The problem, as the media companies figured out too late, was that they were helping Netflix build a much better version of their own business: Why watch a show when it airs on ABC when you can wait a little while and see it on Netflix, whenever you want, without any ads?

"'We are basically selling nuclear weapons technology to a third-world country, and now they are using it against us," as Disney CEO Bob Iger put it.

Eventually, many of those same companies stopped selling their content to Netflix, and tried to use those shows and movies to build their own versions of Netflix — an effort that turned out to be expensive and likely too late. (Now, some of them are once again selling their stuff to Netflix because they need any money they can get.)

To me, the parallels here seem quite terrifying for publishers: What happens if consumers become used to getting answers from ChatGPT or other AI engines and stop bothering to visit the sites that generated those answers?

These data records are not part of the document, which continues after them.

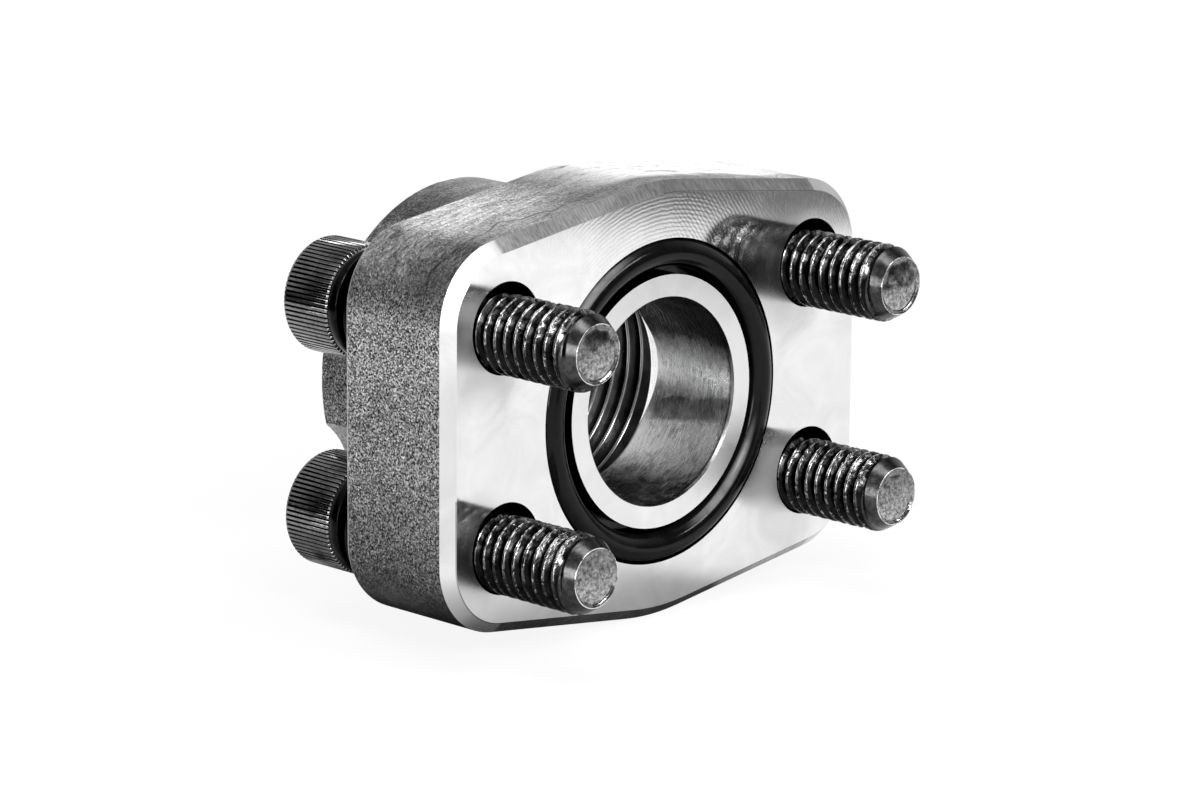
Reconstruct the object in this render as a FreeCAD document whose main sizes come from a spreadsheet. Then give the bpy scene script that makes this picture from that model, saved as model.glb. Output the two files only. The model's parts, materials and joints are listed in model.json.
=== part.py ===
import FreeCAD, Part
import os
import re

import Sketcher

# A threaded flange for a four-bolt hydraulic port, as a kit: one forged and machined
# block with a threaded hub, its face seal, four socket head screws and their spring
# washers, pushed through the block and not yet bolted to anything.
#
# The origin is the centre of the port on the machined mating face. The block's long
# side runs along X, Z is up, and the hub points along +Y, so the screws stand out
# of the mating face towards -Y. The screws lie at the bottom of their clearance holes.

# Driving dimensions, in millimetres and degrees
SIZES = {
    # forged block
    "block_length": 71.2,
    "block_height": 53.2,
    "block_thickness": 17.4,
    "slope_angle": 7.6,
    "corner_radius": 9.5,
    "apex_radius": 34.0,
    "face_chamfer": 1.4,
    "rear_edge_radius": 1.0,
    # four-bolt pattern, with the seats that are spot-faced into the back and the hub
    "bolt_spacing_long": 52.4,
    "bolt_spacing_short": 26.2,
    "bolt_hole_diameter": 11.0,
    "seat_diameter": 18.4,
    "seat_depth": 0.2,
    # hub
    "overall_depth": 36.4,
    "hub_diameter": 44.1,
    "hub_root_radius": 2.5,
    "hub_rim_chamfer": 0.6,
    # plain bore, and the pipe thread behind it
    "bore_diameter": 25.0,
    "bore_length": 14.0,
    "bore_mouth_chamfer": 0.25,
    "bore_step_chamfer": 0.4,
    "thread_diameter": 33.25,
    "thread_mouth_chamfer": 1.2,
    # face seal
    "groove_diameter": 39.6,
    "groove_width": 4.4,
    "groove_depth": 2.8,
    "seal_section": 3.53,
    "seal_clearance": 0.02,
    # screws
    "screw_diameter": 9.525,
    "screw_length": 36.0,
    "screw_tip_diameter": 7.1,
    "screw_tip_chamfer": 2.0,
    "screw_pitch": 1.5875,
    "screw_thread_depth": 0.97,
    "screw_crest_flat": 0.2,
    "screw_thread_length": 17.6,
    "screw_rest_clearance": 0.1,
    "head_diameter": 14.0,
    "head_height": 9.525,
    "head_rim_chamfer": 0.7,
    "head_foot_chamfer": 0.25,
    "socket_width": 7.94,
    "socket_depth": 4.8,
    "socket_point": 1.6,
    # how far each screw happens to be turned about its own axis
    "screw_turn_top_left": 12.0,
    "screw_turn_top_right": 43.0,
    "screw_turn_bottom_left": 31.0,
    "screw_turn_bottom_right": 54.0,
    # spring washers, as they are before they are tightened flat
    "washer_outside": 14.0,
    "washer_inside": 9.9,
    "washer_thickness": 2.1,
    "washer_turn": 0.97,
    "washer_split_angle": 45.0,
    "washer_clearance": 0.03,
}

# Places and sizes that follow from the driving ones
DERIVED = {
    "half_length": "block_length / 2",
    "apex_rise": "block_height / 2 + apex_radius * (1 / cos(slope_angle) - 1)",
    "end_rise": "apex_rise - half_length * tan(slope_angle)",
    "seat_level": "block_thickness - seat_depth",
    "hub_length": "overall_depth - block_thickness",
    "bore_radius": "bore_diameter / 2",
    "thread_radius": "thread_diameter / 2",
    "seal_section_radius": "seal_section / 2",
    "seal_radius": "groove_diameter / 2 - seal_section_radius - seal_clearance",
    "seal_level": "groove_depth - seal_section_radius - seal_clearance",
    "shank_radius": "screw_diameter / 2",
    "head_radius": "head_diameter / 2",
    "screw_mouth_half": "(screw_pitch - screw_crest_flat) / 2",
    "screw_root_half": "screw_mouth_half - screw_thread_depth * tan(30)",
    "screw_root_radius": "shank_radius - screw_thread_depth",
    "screw_thread_start": "-screw_length - screw_pitch / 2",
    "screw_thread_turns": "screw_thread_length / screw_pitch + 1 / 2",
    "socket_radius": "socket_width / 2 / cos(30)",
    "socket_floor": "head_height - socket_depth",
    "screw_drop": "bolt_hole_diameter / 2 - shank_radius - screw_rest_clearance",
    "washer_level": "seat_level + washer_clearance",
    "washer_height": "washer_thickness * (1 + washer_turn)",
    "washer_drop": "screw_drop + washer_inside / 2 - shank_radius - washer_clearance",
    "bearing_level": "washer_level + washer_height + washer_clearance",
}

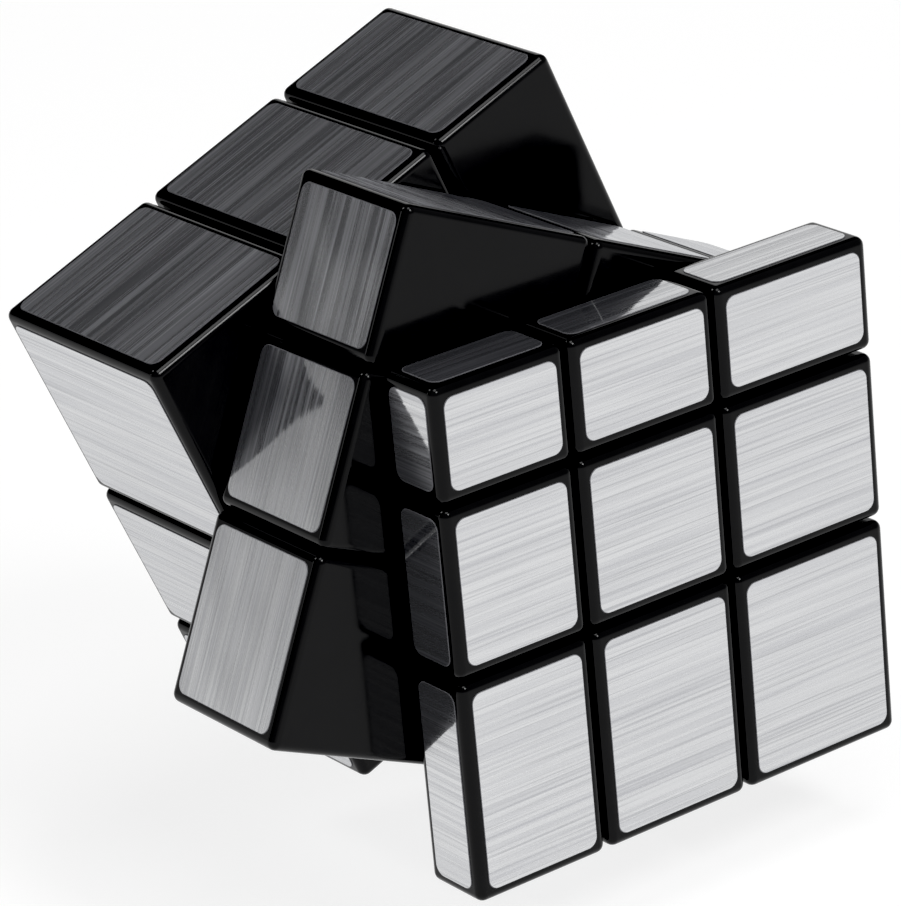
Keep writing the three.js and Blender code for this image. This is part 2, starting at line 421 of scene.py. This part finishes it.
# ---- Materials ------------------------------------------------------------------------


class Nodes:
    """The node tree of a material or the world, with short calls to add and link nodes."""

    def __init__(self, owner):
        owner.use_nodes = True
        self.owner = owner
        self.tree = owner.node_tree
        self.tree.nodes.clear()

    def add(self, kind, **settings):
        node = self.tree.nodes.new(kind)
        for key, value in settings.items():
            setattr(node, key, value)
        return node

    def link(self, source, target):
        self.tree.links.new(source, target)

    def in_mm(self):
        """The object's own coordinates in millimetres."""
        return self.scaled(self.add("ShaderNodeTexCoord").outputs["Object"], (1 / MM,) * 3)

    def scaled(self, coordinates, scale):
        """Coordinates multiplied by a scale along each axis."""
        node = self.add("ShaderNodeVectorMath", operation="MULTIPLY")
        self.link(coordinates, node.inputs[0])
        node.inputs[1].default_value = scale
        return node.outputs[0]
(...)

Some publishers I talk to believe that won't happen — that ChatGPT users will want to read their work because their work is original and useful and because ChatGPT won't replicate it in its entirety.

But one publisher I talked to had a more depressing, and perhaps more realistic, response to my "What if you help them become Netflix" question. "They've taken our movies already," the person said.

Translation: OpenAI and other AI companies have already crawled publishers' websites, ingested their content, and used it to train their models. That ship has sailed, the horses have left the barn, etc. All that's left now is to accept that reality and try to make the best deal possible. And if that logic sounds less triumphant and grimly realistic — welcome to media in 2024.